Was C van Til a literal 6-day creationist? Can this be substantiated 'Ipsissima verba'? My question was provoked by this article.


----------



## Semper Fidelis (Jul 12, 2013)

I found this: Yahoo! Groups

Not conclusive but helpful.


----------



## augustacarguy (Jul 12, 2013)

Aren't all Christians? 

I kid! ;-)


----------



## Backwoods Presbyterian (Jul 12, 2013)

Three quotations from _The Defense of the Faith_ to buttress Austin's point. 



> ‎"The true meaning of the fallen and the regenerate consciousness cannot be maintained unless back of both lies the history of Adam and his fall. This does not mean that it is a matter of indifference whether or not we take the Genesis narrative with respect to Adam as historical. It is only if we do take this narrative as historical that a sound theology can be maintained. Adam's sin was the willful transgression of man to the known revelation of God. If we deny the historicity of the Genesis narrative, we shall be compelled to reduce man's responsibility for sin so drastically that in reality nothing remains of it. Man's "sinfulness" is then virtually identical with 'fate'. Accordingly such theologians as Otto Piper and Nels F.S. Ferre, who virtually reduce the Genesis narrative to the status of myth, find themselves compelled to deny also the historic Christian views of sin, of Christ, and of the atonement."-- Cornelius Van Til, "The Defense of the Faith" pg. 301





> "My reason for arguing this matter is that together with all orthodox believers I have frequently argued, as you know, that the historicity of Christianity cannot be maintained unless the historicity of the Old Testament and in particular the historicity of the Genesis account be also maintained." -- Cornelius Van Til, "The Defense of the Faith", pg. 251





> ‎"On the question of creation I believe that it pleased God 'for the manifestation of the glory of his eternal power, wisdom, and goodness, in the beginning, to create, or make of nothing, the world, and all things therein, whether invisible or visible, in the space of six days and all very good.' This doctrine of creation fits in with the doctrine of the ontological Trinity. If God is fully self-contained, then there was no sort of half existence and no sort of non-being that had any power over against him.

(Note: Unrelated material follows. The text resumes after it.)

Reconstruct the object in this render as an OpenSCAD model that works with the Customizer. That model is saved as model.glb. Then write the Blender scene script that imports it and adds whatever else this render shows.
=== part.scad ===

There was therefore no impersonal law of logic that told God what He could do, and there was no sort of stuff that had as much even as refractory power over against God when he decided to create the world." -- Cornelius Van Til, "The Defense of the Faith", pg. 247


----------



## irresistible_grace (Jul 13, 2013)

By "literal" do you mean "24 hour" six day [Young Earth] creationist?


----------